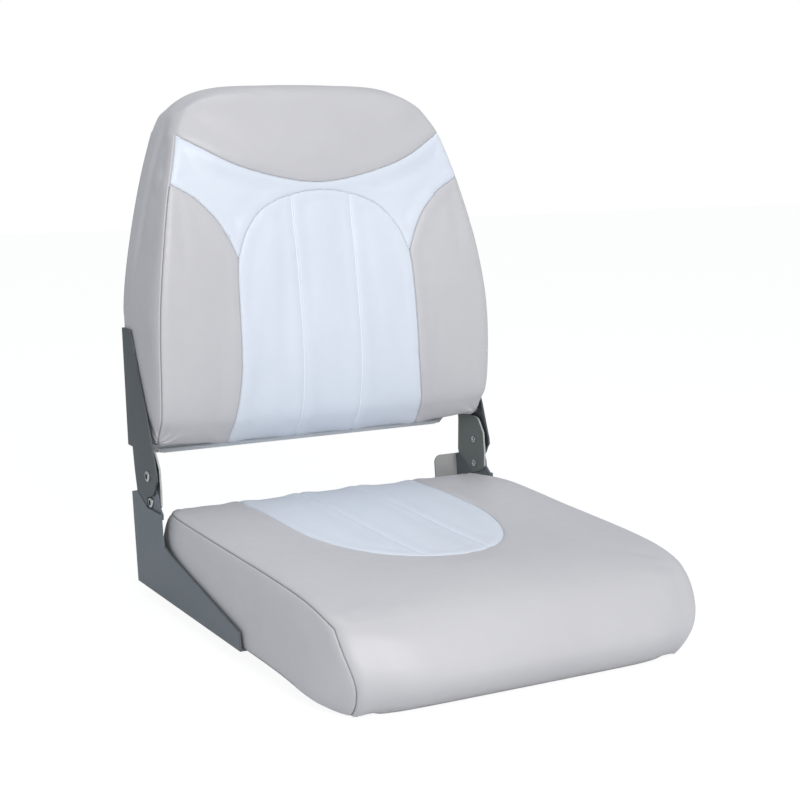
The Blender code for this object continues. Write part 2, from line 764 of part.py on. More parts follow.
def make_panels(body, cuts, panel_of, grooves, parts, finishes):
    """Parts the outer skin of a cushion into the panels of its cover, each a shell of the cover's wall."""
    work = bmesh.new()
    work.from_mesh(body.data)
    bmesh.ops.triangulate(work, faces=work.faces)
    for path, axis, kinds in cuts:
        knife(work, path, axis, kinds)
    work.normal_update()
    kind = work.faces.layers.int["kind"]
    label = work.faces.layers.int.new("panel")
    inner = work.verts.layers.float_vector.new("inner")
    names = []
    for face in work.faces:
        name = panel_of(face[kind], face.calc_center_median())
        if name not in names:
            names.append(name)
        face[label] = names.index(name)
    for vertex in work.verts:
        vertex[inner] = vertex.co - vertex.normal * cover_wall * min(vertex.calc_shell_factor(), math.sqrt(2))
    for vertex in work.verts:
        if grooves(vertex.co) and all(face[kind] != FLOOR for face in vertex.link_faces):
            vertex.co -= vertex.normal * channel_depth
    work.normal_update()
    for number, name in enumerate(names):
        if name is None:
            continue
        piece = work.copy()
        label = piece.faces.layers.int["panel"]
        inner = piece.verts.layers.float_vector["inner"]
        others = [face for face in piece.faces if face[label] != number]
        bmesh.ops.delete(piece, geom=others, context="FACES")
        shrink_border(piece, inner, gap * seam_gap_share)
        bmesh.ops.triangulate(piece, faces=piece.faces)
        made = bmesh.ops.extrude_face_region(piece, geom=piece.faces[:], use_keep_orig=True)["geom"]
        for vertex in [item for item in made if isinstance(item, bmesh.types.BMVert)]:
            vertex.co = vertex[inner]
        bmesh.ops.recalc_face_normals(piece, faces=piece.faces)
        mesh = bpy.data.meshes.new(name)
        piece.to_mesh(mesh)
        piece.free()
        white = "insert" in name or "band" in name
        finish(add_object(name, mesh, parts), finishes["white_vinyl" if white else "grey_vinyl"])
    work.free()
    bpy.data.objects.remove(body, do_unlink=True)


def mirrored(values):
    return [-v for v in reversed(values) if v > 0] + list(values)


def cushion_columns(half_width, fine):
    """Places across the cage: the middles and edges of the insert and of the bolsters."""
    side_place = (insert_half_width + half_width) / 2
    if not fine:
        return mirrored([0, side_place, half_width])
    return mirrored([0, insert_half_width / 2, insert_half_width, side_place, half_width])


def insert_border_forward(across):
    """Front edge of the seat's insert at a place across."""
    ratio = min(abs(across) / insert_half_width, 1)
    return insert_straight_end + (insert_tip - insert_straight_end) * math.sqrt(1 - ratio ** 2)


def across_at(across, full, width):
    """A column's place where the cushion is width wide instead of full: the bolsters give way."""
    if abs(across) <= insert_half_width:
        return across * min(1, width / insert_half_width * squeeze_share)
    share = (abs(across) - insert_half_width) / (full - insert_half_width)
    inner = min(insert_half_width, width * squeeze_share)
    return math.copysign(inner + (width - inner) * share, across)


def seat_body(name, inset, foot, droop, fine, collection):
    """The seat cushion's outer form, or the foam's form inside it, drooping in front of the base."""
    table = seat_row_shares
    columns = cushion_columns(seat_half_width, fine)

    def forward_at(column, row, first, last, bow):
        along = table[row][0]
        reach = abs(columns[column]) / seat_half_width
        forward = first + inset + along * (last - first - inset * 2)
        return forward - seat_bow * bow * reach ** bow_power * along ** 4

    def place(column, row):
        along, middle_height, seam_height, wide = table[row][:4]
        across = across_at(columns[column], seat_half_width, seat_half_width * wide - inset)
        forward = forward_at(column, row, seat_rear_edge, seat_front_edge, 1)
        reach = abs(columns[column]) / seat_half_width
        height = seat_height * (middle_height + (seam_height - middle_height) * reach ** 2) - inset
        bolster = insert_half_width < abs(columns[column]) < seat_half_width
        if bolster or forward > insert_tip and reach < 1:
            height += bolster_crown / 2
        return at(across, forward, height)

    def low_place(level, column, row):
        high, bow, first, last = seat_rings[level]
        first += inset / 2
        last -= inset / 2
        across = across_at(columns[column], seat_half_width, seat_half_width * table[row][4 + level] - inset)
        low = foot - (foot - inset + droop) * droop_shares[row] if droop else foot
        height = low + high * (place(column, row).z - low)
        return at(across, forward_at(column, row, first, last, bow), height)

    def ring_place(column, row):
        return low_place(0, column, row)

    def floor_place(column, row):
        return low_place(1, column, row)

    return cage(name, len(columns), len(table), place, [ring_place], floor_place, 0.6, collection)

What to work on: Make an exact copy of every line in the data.

Expected answer:
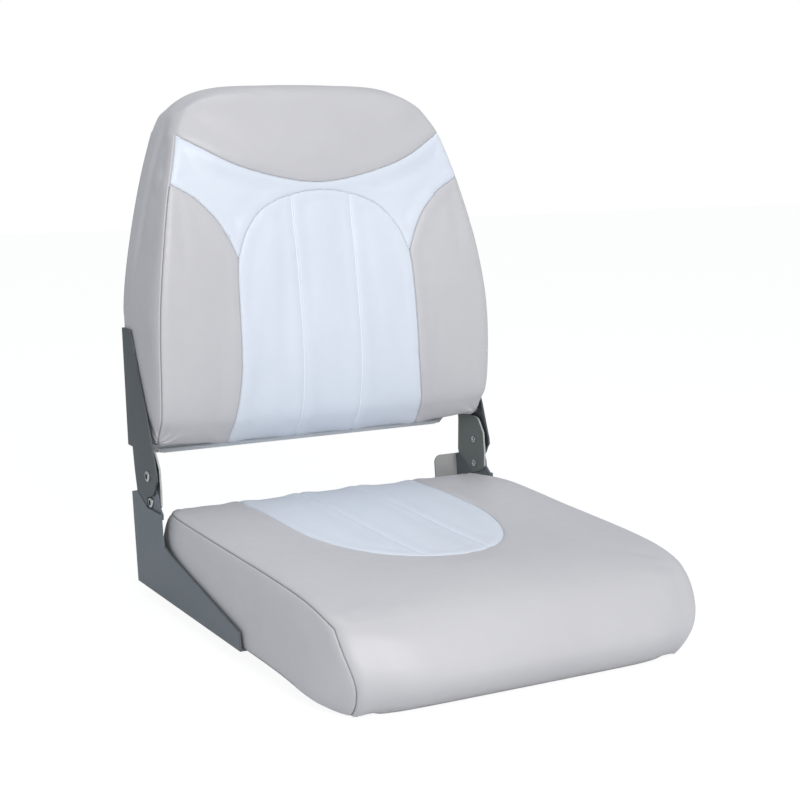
The Blender code for this object continues. Write part 2, from line 764 of part.py on. More parts follow.
def make_panels(body, cuts, panel_of, grooves, parts, finishes):
    """Parts the outer skin of a cushion into the panels of its cover, each a shell of the cover's wall."""
    work = bmesh.new()
    work.from_mesh(body.data)
    bmesh.ops.triangulate(work, faces=work.faces)
    for path, axis, kinds in cuts:
        knife(work, path, axis, kinds)
    work.normal_update()
    kind = work.faces.layers.int["kind"]
    label = work.faces.layers.int.new("panel")
    inner = work.verts.layers.float_vector.new("inner")
    names = []
    for face in work.faces:
        name = panel_of(face[kind], face.calc_center_median())
        if name not in names:
            names.append(name)
        face[label] = names.index(name)
    for vertex in work.verts:
        vertex[inner] = vertex.co - vertex.normal * cover_wall * min(vertex.calc_shell_factor(), math.sqrt(2))
    for vertex in work.verts:
        if grooves(vertex.co) and all(face[kind] != FLOOR for face in vertex.link_faces):
            vertex.co -= vertex.normal * channel_depth
    work.normal_update()
    for number, name in enumerate(names):
        if name is None:
            continue
        piece = work.copy()
        label = piece.faces.layers.int["panel"]
        inner = piece.verts.layers.float_vector["inner"]
        others = [face for face in piece.faces if face[label] != number]
        bmesh.ops.delete(piece, geom=others, context="FACES")
        shrink_border(piece, inner, gap * seam_gap_share)
        bmesh.ops.triangulate(piece, faces=piece.faces)
        made = bmesh.ops.extrude_face_region(piece, geom=piece.faces[:], use_keep_orig=True)["geom"]
        for vertex in [item for item in made if isinstance(item, bmesh.types.BMVert)]:
            vertex.co = vertex[inner]
        bmesh.ops.recalc_face_normals(piece, faces=piece.faces)
        mesh = bpy.data.meshes.new(name)
        piece.to_mesh(mesh)
        piece.free()
        white = "insert" in name or "band" in name
        finish(add_object(name, mesh, parts), finishes["white_vinyl" if white else "grey_vinyl"])
    work.free()
    bpy.data.objects.remove(body, do_unlink=True)


def mirrored(values):
    return [-v for v in reversed(values) if v > 0] + list(values)


def cushion_columns(half_width, fine):
    """Places across the cage: the middles and edges of the insert and of the bolsters."""
    side_place = (insert_half_width + half_width) / 2
    if not fine:
        return mirrored([0, side_place, half_width])
    return mirrored([0, insert_half_width / 2, insert_half_width, side_place, half_width])


def insert_border_forward(across):
    """Front edge of the seat's insert at a place across."""
    ratio = min(abs(across) / insert_half_width, 1)
    return insert_straight_end + (insert_tip - insert_straight_end) * math.sqrt(1 - ratio ** 2)


def across_at(across, full, width):
    """A column's place where the cushion is width wide instead of full: the bolsters give way."""
    if abs(across) <= insert_half_width:
        return across * min(1, width / insert_half_width * squeeze_share)
    share = (abs(across) - insert_half_width) / (full - insert_half_width)
    inner = min(insert_half_width, width * squeeze_share)
    return math.copysign(inner + (width - inner) * share, across)


def seat_body(name, inset, foot, droop, fine, collection):
    """The seat cushion's outer form, or the foam's form inside it, drooping in front of the base."""
    table = seat_row_shares
    columns = cushion_columns(seat_half_width, fine)

    def forward_at(column, row, first, last, bow):
        along = table[row][0]
        reach = abs(columns[column]) / seat_half_width
        forward = first + inset + along * (last - first - inset * 2)
        return forward - seat_bow * bow * reach ** bow_power * along ** 4

    def place(column, row):
        along, middle_height, seam_height, wide = table[row][:4]
        across = across_at(columns[column], seat_half_width, seat_half_width * wide - inset)
        forward = forward_at(column, row, seat_rear_edge, seat_front_edge, 1)
        reach = abs(columns[column]) / seat_half_width
        height = seat_height * (middle_height + (seam_height - middle_height) * reach ** 2) - inset
        bolster = insert_half_width < abs(columns[column]) < seat_half_width
        if bolster or forward > insert_tip and reach < 1:
            height += bolster_crown / 2
        return at(across, forward, height)

    def low_place(level, column, row):
        high, bow, first, last = seat_rings[level]
        first += inset / 2
        last -= inset / 2
        across = across_at(columns[column], seat_half_width, seat_half_width * table[row][4 + level] - inset)
        low = foot - (foot - inset + droop) * droop_shares[row] if droop else foot
        height = low + high * (place(column, row).z - low)
        return at(across, forward_at(column, row, first, last, bow), height)

    def ring_place(column, row):
        return low_place(0, column, row)

    def floor_place(column, row):
        return low_place(1, column, row)

    return cage(name, len(columns), len(table), place, [ring_place], floor_place, 0.6, collection)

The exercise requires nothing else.